For the First Appellant:
M Madlanga SC, S A Nthai, A Schippers, instructed by E Moosa, Wagley & Peterson, Cape Town
For the Second Appellant:
R C Hiemstra SC, N Bawa, M V Combrink, instructed by the State Attorney, Cape Town
For the Respondent:
W Trengove SC, P Hathorn, instructed by Legal Resources Centre, Cape Town
Following the Richtersveld Community’s success in the Constitutional Court, the case was remitted to the LCC to determine the kind of restitutionary remedy to which the Richtersveld Community is entitled. Section 1 of the Act provides that restitution may be the restoration of a right in land or equitable redress. The Richtersveld Community argued that they are entitled to restoration of their ownership of the subject land, as well as compensation for the value of minerals which have been taken from it, and compensation for the environmental damage done to the land because of mining activities.
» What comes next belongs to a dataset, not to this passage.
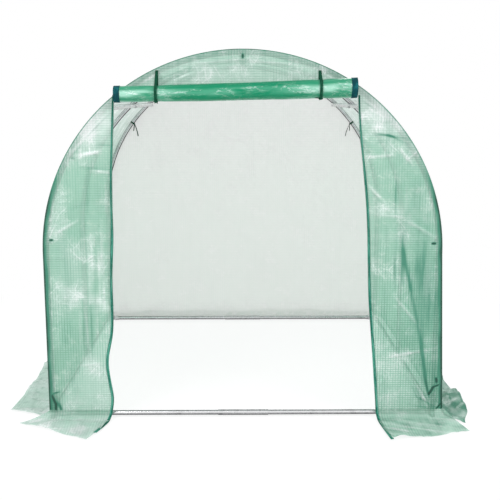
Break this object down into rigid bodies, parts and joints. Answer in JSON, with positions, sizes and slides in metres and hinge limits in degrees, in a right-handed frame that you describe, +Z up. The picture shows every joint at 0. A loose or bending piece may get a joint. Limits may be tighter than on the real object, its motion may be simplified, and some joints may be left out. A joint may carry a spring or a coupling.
{
  "type": "polytunnel greenhouse",
  "caption": "Walk-in polytunnel: galvanised tube hoops under a green net-reinforced film cover, its door rolled up and strapped over the doorway, skirts laid out on the ground.",
  "frame": {"origin": "middle of the tunnel at ground level", "axes": "+X to the right as seen from the doorway, +Y from the doorway to the back wall, +Z up"},
  "size_m": [2.44, 2.56, 1.865],
  "materials": {
    "galvanised_tube": "dull zinc coating",
    "foot_plastic": "moulded black plastic",
    "cover_film": "translucent green film with a woven net inside",
    "door_film": "the same film in many rolled layers",
    "zip_tape": "dark teal woven tape",
    "strap": "dark green woven ribbon"
  },
  "bodies": {
    "root": {"front_leg_left": "galvanised_tube", "front_leg_right": "galvanised_tube", "front_bow_left": "galvanised_tube", "front_bow_right": "galvanised_tube", "middle_leg_left": "galvanised_tube", "middle_leg_right": "galvanised_tube", "middle_bow_left": "galvanised_tube", "middle_bow_right": "galvanised_tube", "back_leg_left": "galvanised_tube", "back_leg_right": "galvanised_tube", "back_bow_left": "galvanised_tube", "back_bow_right": "galvanised_tube", "ridge_purlin": "galvanised_tube", "purlin_left": "galvanised_tube", "purlin_right": "galvanised_tube", "ground_rail_left": "galvanised_tube", "ground_rail_right": "galvanised_tube", "front_rail_left": "galvanised_tube", "front_rail_right": "galvanised_tube", "front_rail_sleeve": "galvanised_tube", "back_rail_left": "galvanised_tube", "back_rail_right": "galvanised_tube", "back_rail_sleeve": "galvanised_tube", "foot_caps": "foot_plastic", "side_cover_left": "cover_film", "side_cover_right": "cover_film", "roof_cover_left": "cover_film", "roof_cover_right": "cover_film", "front_wall_left": "cover_film", "front_wall_right": "cover_film", "front_wall_top": "cover_film", "back_wall": "cover_film", "skirt_left": "cover_film", "skirt_right": "cover_film", "skirt_front_left": "cover_film", "skirt_front_right": "cover_film", "skirt_back": "cover_film", "door_roll": "door_film", "door_zip_left": "zip_tape", "door_zip_right": "zip_tape", "door_roll_tapes": "zip_tape", "roll_strap_left": "strap", "roll_strap_right": "strap", "front_hoop_ties": "strap", "back_hoop_ties": "strap"}
  },
  "joints": []
}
Alexkor Limited argued that, as a matter of statutory interpretation, s 1 of the Act permits either restoration of rights in land, or compensation, but not both. On 29 April 2004, the LCC declared that a Court may order both restoration and compensation in order to satisfy a person or group’s right to restitution under the Act, and further, that compensation may include an amount for the environmental damage done to the land after dispossession (see Richtersveld Community v Alexkor Limited (unreported, Land Claims Court of South Africa, LCC 151/98, 29 April 2004). A further trial will commence soon to determine the exact nature of the Richtersveld Community’s right to restitution.